I can't wait to see what you write on the subject. If it's even half as interesting as this one-paragraph preview, I'm going to be rapt!
COUNT ON GEORGE WASHINGTON (and yourself) MAKING AN APPEARANCE, WHICH WAS NOT THE ORIGINAL PLAN
Is it the same with Valentines/Valentines'/Valentine's Day? Lately, I've omitted the apostrophe, and I like it. Somehow cleaner?
Valentine's Day is still the vastly overwhelmingly favorite styling, which is a nice way to remember that the holiday is named after Saint Valentine. If I wanted to erase him and just make it about lovey dovey stuff, I suppose I'd call it Valentines Day. Under no circumstances would you plural possessivize it.
Are commenters steering clear of the footnoted factual statement because a) yeah, they get it, or b) they're afraid to admit they don't get it? February 17th is the one day of the year on which I ponder such questions.
It's possible (I've l i t e r a l l y forgotten) I added the footnoted factual statement after my initial post, so people who received this post via email and didn't click on the headline (which would then provide, besides best footnote access, the entire version including any post-publication tweaks) wouldn't have seen it. Maybe.
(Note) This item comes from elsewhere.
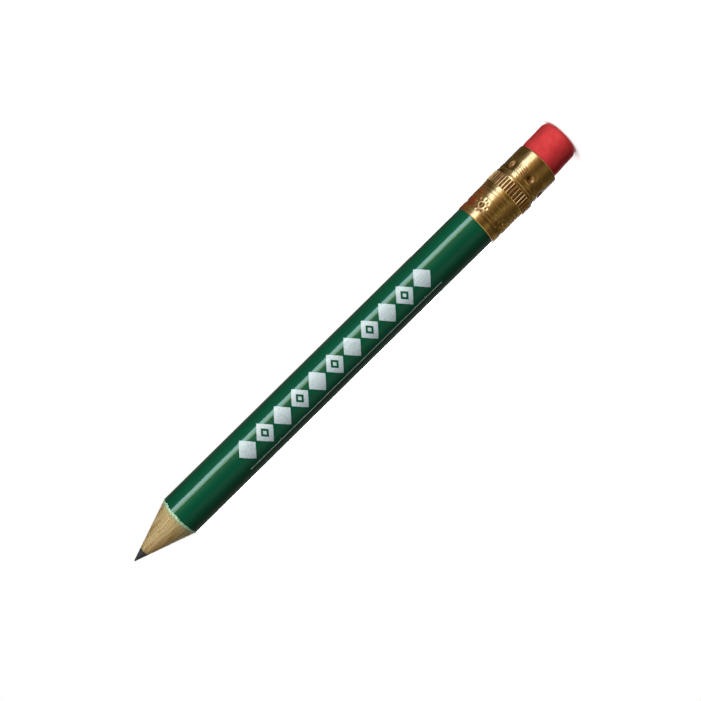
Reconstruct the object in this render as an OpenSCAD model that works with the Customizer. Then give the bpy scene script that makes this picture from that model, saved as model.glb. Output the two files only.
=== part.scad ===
// A short round pencil with an eraser, of the kind used on a golf course.
// The pencil stands on its eraser. Z runs along its axis, from the eraser's flat end at z = 0
// up to the sharpened point. Its front is towards -Y.
//
// The casing is two grooved slats of wood glued round the lead. The lacquer covers the wood
// between the sharpened cone and the ferrule. The ferrule is a thin brass tube, dimpled into
// the wood at one end and into the eraser at the other, with a fluted band round its middle.

/* [Whole pencil] */
// Length from the eraser's end to the tip of the lead
overall_len = 92; // [70:1:190]
// Diameter over the lacquer
barrel_d = 7.14; // [7.1:0.01:7.2]

/* [Point] */
// Diameter of the lead
lead_d = 1.7; // [1.6:0.1:3]
// Half of the cone's angle
point_half_angle = 19.2; // [14:0.1:26]
// Radius that the tip is worn to
tip_r = 0.1; // [0.05:0.05:0.5]

/* [Wood and lacquer] */
// Thickness of all the coats of lacquer together
lacquer_t = 0.16; // [0.1:0.01:0.18]
// Length of wood inside the ferrule
tenon_len = 6.9; // [5.5:0.1:6.9]

/* [Eraser] */
// Diameter of the eraser
eraser_d = 6.76; // [6.6:0.02:6.8]
// Length of eraser that stands out of the ferrule
eraser_proud = 5.2; // [2:0.1:8]
// Length of eraser inside the ferrule
eraser_seat = 6.4; // [5:0.1:6.5]
// Radius round the edge of the eraser's end
eraser_edge_r = 0.7; // [0.3:0.05:1]
// Height that wear has taken off the end, below where that round would have met it
eraser_wear = 0.08; // [0.02:0.01:0.12]

/* [Ferrule] */
// Length of the ferrule
ferrule_len = 13.6; // [13.4:0.1:14]
// Outside diameter of its plain lips
ferrule_d = 7.46; // [7.4:0.01:7.5]
// Outside diameter of the fluted band
band_d = 7.8; // [7.7:0.02:8]
// Width of the fluted band
band_w = 1.84; // [1.5:0.02:2]
// Number of flutes round the band
flute_count = 40; // [30:1:44]
// Depth of each flute
flute_depth = 0.14; // [0.08:0.01:0.16]
// Depth of each dimple
dimple_depth = 0.32; // [0.2:0.02:0.36]
// Radius of the punch that makes a dimple
dimple_r = 0.6; // [0.5:0.05:0.7]
// Number of dimples into the eraser
eraser_dimples = 6; // [3:1:6]
// Number of dimples into the wood
wood_dimples = 5; // [3:1:6]

/* [Hidden] */
$fn = 96;

// Heights along the pencil
ferrule_base = eraser_proud;
ferrule_top = ferrule_base + ferrule_len;
eraser_top = ferrule_base + eraser_seat;
wood_base = ferrule_top - tenon_len;
bore_step = (eraser_top + wood_base) / 2;

// Radii
barrel_r = barrel_d / 2;
wood_r = barrel_r - lacquer_t;
lead_r = lead_d / 2;
eraser_r = eraser_d / 2;
ferrule_r = ferrule_d / 2;
band_r = band_d / 2;

// The point: a cone that runs into the ball of the worn tip, which it touches all round.
apex_z = overall_len - tip_r + tip_r / sin(point_half_angle);
tip_ball_z = overall_len - tip_r;
tip_joint_z = tip_ball_z + tip_r * sin(point_half_angle);
tip_joint_r = tip_r * cos(point_half_angle);
cone_base_r = barrel_r + 1;
cone_base_z = apex_z - cone_base_r / tan(point_half_angle);

// The ferrule's rolled rings, as heights above its edge on the eraser, with the amount that
// each stands out of the plain lip (positive) or is sunk into it (negative).
band_base = 5.57;
ring_r = 0.5;
rings = [
    [4.35, 0.06], [4.95, -0.07],
    [8.55, -0.02], [9.15, 0.06], [9.6, -0.04], [10.1, 0.05], [10.65, -0.07], [11.2, 0.03],
    [11.95, -0.09]
];
band_edge_r = 0.12;
lip_edge_r = 0.16;
wood_lip_edge_r = 0.07;
flute_r = 0.22;

// Dimples: height of each row above the ferrule's edge on the eraser, and the turn of its
// first dimple about Z.
eraser_row_z = 3.4;
eraser_row_turn = -104.5;
wood_row_z = 11.2;
wood_row_turn = -64;
dimple_wall = 0.24;
dimple_centre = ferrule_r + dimple_r - dimple_depth;

// Small overlap that keeps cuts clear of the faces they open
eps = 0.01;

// All that a sharpener leaves of a bar round the axis
module sharpened() {
    below = 1;
    union() {
        translate([0, 0, -below]) cylinder(r = cone_base_r, h = cone_base_z + below);
        translate([0, 0, cone_base_z])
            cylinder(r1 = cone_base_r, r2 = tip_joint_r, h = tip_joint_z - cone_base_z);
        translate([0, 0, tip_ball_z]) sphere(r = tip_r);
    }
}

// A round bar on the axis, from one height to another
module bar(r, from, to) {
    translate([0, 0, from]) cylinder(r = r, h = to - from);
}

// One row of balls round the ferrule, where the crimping punches reach
module punch_row(r, row_z, count, turn) {
    for (i = [0 : count - 1])
        rotate([0, 0, turn + i * 360 / count])
            translate([dimple_centre, 0, ferrule_base + row_z]) sphere(r = r);
}

module eraser_punches(r) {
    punch_row(r, eraser_row_z, eraser_dimples, eraser_row_turn);
}

module wood_punches(r) {
    punch_row(r, wood_row_z, wood_dimples, wood_row_turn);
}

// The graphite core, from the end of the wood in the ferrule to the worn tip
module lead_core() {
    color("#3a3a3c")
        intersection() {
            bar(lead_r, wood_base, overall_len + 1);
            sharpened();
        }
}

// Both slats as one grooved bar, sharpened, with the ferrule's dimples pressed in
module casing() {
    difference() {
        intersection() {
            bar(wood_r, wood_base, overall_len);
            sharpened();
        }
        bar(lead_r, wood_base - 1, overall_len + 1);
        wood_punches(dimple_r + dimple_wall);
    }
}

// The half of the casing on one side of the glue line: side is -1 in front and 1 behind
module slat(side) {
    half = barrel_d;
    color("#c9ae7c")
        intersection() {
            casing();
            translate([-half, side < 0 ? -half : 0, 0]) cube([2 * half, half, overall_len + 1]);
        }
}

// The film of lacquer, cut back to a bevel by the sharpener
module lacquer_coat() {
    color("#0b5236")
        difference() {
            intersection() {
                bar(barrel_r, ferrule_top, overall_len);
                sharpened();
            }
            bar(wood_r, ferrule_top - 1, overall_len + 1);
        }
}

// Section of the ferrule's wall with its rings and its raised band, before the flutes
module ferrule_section() {
    difference() {
        union() {
            // wall, with the edges of both lips rounded
            translate([lead_r, lip_edge_r])
                square([ferrule_r - lead_r, ferrule_len - lip_edge_r - wood_lip_edge_r]);
            translate([lead_r, 0]) square([ferrule_r - lead_r - lip_edge_r, ferrule_len / 2]);
            translate([ferrule_r - lip_edge_r, lip_edge_r]) circle(r = lip_edge_r);
            translate([lead_r, ferrule_len / 2])
                square([ferrule_r - lead_r - wood_lip_edge_r, ferrule_len / 2]);
            translate([ferrule_r - wood_lip_edge_r, ferrule_len - wood_lip_edge_r])
                circle(r = wood_lip_edge_r);
            // raised rings
            for (ring = rings)
                if (ring[1] > 0)
                    translate([ferrule_r + ring[1] - ring_r, ring[0]]) circle(r = ring_r);
            // raised band with rounded edges
            translate([lead_r, band_base]) square([band_r - band_edge_r - lead_r, band_w]);
            translate([lead_r, band_base + band_edge_r])
                square([band_r - lead_r, band_w - 2 * band_edge_r]);
            for (z = [band_base + band_edge_r, band_base + band_w - band_edge_r])
                translate([band_r - band_edge_r, z]) circle(r = band_edge_r);
        }
        // sunk rings
        for (ring = rings)
            if (ring[1] < 0)
                translate([ferrule_r + ring[1] + ring_r, ring[0]]) circle(r = ring_r);
        // bore, a little tighter on the eraser than on the wood
        translate([0, -1]) square([eraser_r, ferrule_len + 2]);
        translate([0, bore_step - ferrule_base]) square([wood_r, ferrule_len]);
    }
}

// The flutes across the raised band
module flutes() {
    run_out = 0.05;
    for (i = [0 : flute_count - 1])
        rotate([0, 0, i * 360 / flute_count])
            translate([band_r - flute_depth + flute_r, 0, ferrule_base + band_base - run_out])
                cylinder(r = flute_r, h = band_w + 2 * run_out);
}

// The brass ferrule, crimped on with two rows of dimples
module ferrule() {
    color("#b98a3c")
        difference() {
            union() {
                translate([0, 0, ferrule_base]) rotate_extrude() ferrule_section();
                // metal pushed inwards behind each dimple
                intersection() {
                    eraser_punches(dimple_r + dimple_wall);
                    bar(eraser_r + eps, ferrule_base, bore_step);
                }
                intersection() {
                    wood_punches(dimple_r + dimple_wall);
                    bar(wood_r + eps, bore_step, ferrule_top);
                }
            }
            eraser_punches(dimple_r);
            wood_punches(dimple_r);
            flutes();
        }
}

// The eraser, with a rounded edge to its end, and the dimples pressed into its seat
module eraser_plug() {
    edge_z = eraser_edge_r - eraser_wear;
    color("#cf3d40")
        difference() {
            rotate_extrude() {
                translate([0, edge_z]) square([eraser_r, eraser_top - edge_z]);
                intersection() {
                    union() {
                        square([eraser_r - eraser_edge_r, edge_z + eps]);
                        translate([eraser_r - eraser_edge_r, edge_z]) circle(r = eraser_edge_r);
                    }
                    square([eraser_r, eraser_top]);
                }
            }
            eraser_punches(dimple_r + dimple_wall);
        }
}

lead_core();
slat(-1);  // front_slat
slat(1);  // back_slat
lacquer_coat();
ferrule();
eraser_plug();
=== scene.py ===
import math
from collections import namedtuple

import bpy
import numpy as np
from mathutils import Matrix, Vector, noise


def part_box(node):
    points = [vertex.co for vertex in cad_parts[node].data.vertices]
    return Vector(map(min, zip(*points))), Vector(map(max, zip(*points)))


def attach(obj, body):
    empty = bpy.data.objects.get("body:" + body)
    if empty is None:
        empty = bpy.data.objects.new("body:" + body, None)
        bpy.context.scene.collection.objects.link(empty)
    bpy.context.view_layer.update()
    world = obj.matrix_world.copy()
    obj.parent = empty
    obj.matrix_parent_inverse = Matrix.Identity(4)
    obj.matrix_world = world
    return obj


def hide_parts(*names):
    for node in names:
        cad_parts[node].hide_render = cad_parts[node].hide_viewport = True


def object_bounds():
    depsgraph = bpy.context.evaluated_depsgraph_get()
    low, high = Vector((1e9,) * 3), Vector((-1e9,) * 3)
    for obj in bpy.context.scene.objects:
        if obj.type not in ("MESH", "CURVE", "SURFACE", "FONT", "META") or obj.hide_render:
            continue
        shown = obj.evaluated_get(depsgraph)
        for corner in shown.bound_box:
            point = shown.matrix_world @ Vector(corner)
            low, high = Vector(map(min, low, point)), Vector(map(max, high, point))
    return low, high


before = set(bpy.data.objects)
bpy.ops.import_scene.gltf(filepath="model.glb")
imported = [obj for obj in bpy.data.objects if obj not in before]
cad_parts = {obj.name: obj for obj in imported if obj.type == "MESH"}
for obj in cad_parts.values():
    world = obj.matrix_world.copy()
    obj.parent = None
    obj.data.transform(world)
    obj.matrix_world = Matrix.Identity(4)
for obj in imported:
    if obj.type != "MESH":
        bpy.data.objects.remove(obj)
cad_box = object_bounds()
MM = 0.001


# ---------------------------------------------------------------- The lead
# A rod of graphite and clay, extruded, fired and waxed. The sharpener cut it to one cone with the
# wood, and a little writing has worn a small flat on one side of its tip.

lead_low, lead_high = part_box("lead_core")
lead_r = lead_high.x
tip_z = lead_high.z
point_angle = math.radians(19.2)
tip_r = 0.1 * MM
apex_z = tip_z - tip_r + tip_r / math.sin(point_angle)


def cone_z(r):
    """The height at which the sharpened cone has that radius."""
    return apex_z - r / math.tan(point_angle)


def cone_r(z):
    """The radius of the sharpened cone at that height."""
    return (apex_z - z) * math.tan(point_angle)


def steps(start, end, spacing):
    """Even steps from start to end, both included, no further apart than the spacing."""
    return np.linspace(start, end, 2 + int(abs(end - start) / spacing)).tolist()


def turned(name, outline, around, sweep=2 * math.pi):
    """A turned piece: a point is extruded along the outline of (radius, height), then spun round Z.

    A positive sweep goes from +X towards the front, which is -Y."""
    bpy.ops.object.select_all(action="DESELECT")
    bpy.ops.mesh.primitive_plane_add(size=MM)
    piece = bpy.context.object
    piece.name = piece.data.name = name
    bpy.ops.object.mode_set(mode="EDIT")
    bpy.ops.mesh.merge(type="CENTER")
    bpy.ops.transform.translate(value=(outline[0][0], 0, outline[0][1]))
    for (r0, z0), (r1, z1) in zip(outline, outline[1:]):
        bpy.ops.mesh.extrude_region_move(TRANSFORM_OT_translate={"value": (r1 - r0, 0, z1 - z0)})
    bpy.ops.mesh.select_all(action="SELECT")
    bpy.ops.mesh.spin(steps=around, angle=sweep, center=(0, 0, 0), axis=(0, 0, 1))
    bpy.ops.mesh.select_all(action="SELECT")
    bpy.ops.mesh.remove_doubles(threshold=0.0002 * MM)
    bpy.ops.mesh.normals_make_consistent(inside=False)
    bpy.ops.object.mode_set(mode="OBJECT")
    return piece


def points_of(piece):
    """The places of a piece's vertices, as rows of an array."""
    flat = np.empty(3 * len(piece.data.vertices))
    piece.data.vertices.foreach_get("co", flat)
    return flat.reshape(-1, 3)


def polar(points):
    """The angle, radius and height of each point."""
    return np.arctan2(points[:, 1], points[:, 0]), np.hypot(points[:, 0], points[:, 1]), points[:, 2]


TRUE_EDGE = math.radians(35)


def reshape(piece, angle, radius, height):
    """Moves each vertex to its new angle, radius and height, and smooths all but the true edges."""
    spots = np.stack([radius * np.cos(angle), radius * np.sin(angle), height], axis=1)
    piece.data.vertices.foreach_set("co", spots.ravel())
    piece.data.update()
    bpy.ops.object.select_all(action="DESELECT")
    piece.select_set(True)
    bpy.context.view_layer.objects.active = piece
    bpy.ops.object.shade_smooth_by_angle(angle=TRUE_EDGE)


def rough(points, size):
    """Smooth noise from -1 to 1 at each point, whose lumps have that size along x, y and z."""
    return np.array([noise.noise(Vector(p)) for p in points / np.array(size)])


tip_start_z = tip_z - tip_r + tip_r * math.sin(point_angle)
tip_arc = [
    (tip_r * math.cos(a), tip_z - tip_r + tip_r * math.sin(a))
    for a in steps(point_angle, math.radians(80), math.radians(12))
]
lead_outline = [(0, lead_low.z), (lead_r, lead_low.z)]
lead_outline += [(cone_r(z), z) for z in steps(cone_z(lead_r), tip_start_z, 0.05 * MM)][:-1]
lead_outline += tip_arc + [(0, tip_z)]
lead_facets = 144
lead = turned("lead_point", lead_outline, lead_facets)
points = points_of(lead)
angle, radius, height = polar(points)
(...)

I must admit I can only hear the title of this post in Chris Jackson’s singing voice. I consider that a blessing.
I have always thought it should be Presidents' Day, though I've probably always called it Presidents Day, or nothing. Some of us are old enough to recall when GW's birthday was celebrated on February 22, ten days following the celebration of Honest Abe's birthday on February 12. Presidents(') Day supposedly was intended to combine the two into one -- I guess someone thought having two holidays that close together was too expensive (I seem to recall they were days off, from school and work, too).
Copy editing is two words. I was one for 40 years for New York book publishers. Proofreading is closed up.
It's called Presidenting Day in the UK. I had to google SEO.
Seeing the sculpture featured here, I am feeling two stabs of dread:
an enthroned president DT or a EM; a half-clothed, sculpted in marble, DT or EM.
I'm late to this party but I noticed that no one has yet cited to the legal authority supporting Benjamin's original premise. See 5 U.S.C. § 6103(a) ("The following are legal public holidays: . . . Washington’s Birthday, the third Monday in February."). The federal rules of appellate procedure erroneously referred to the holiday as Presidents' Day for several years until a law student pointed out the error (I worked on the correction amendment about 25 years ago).
Wow, this is amazing to know. Thanks, Tom!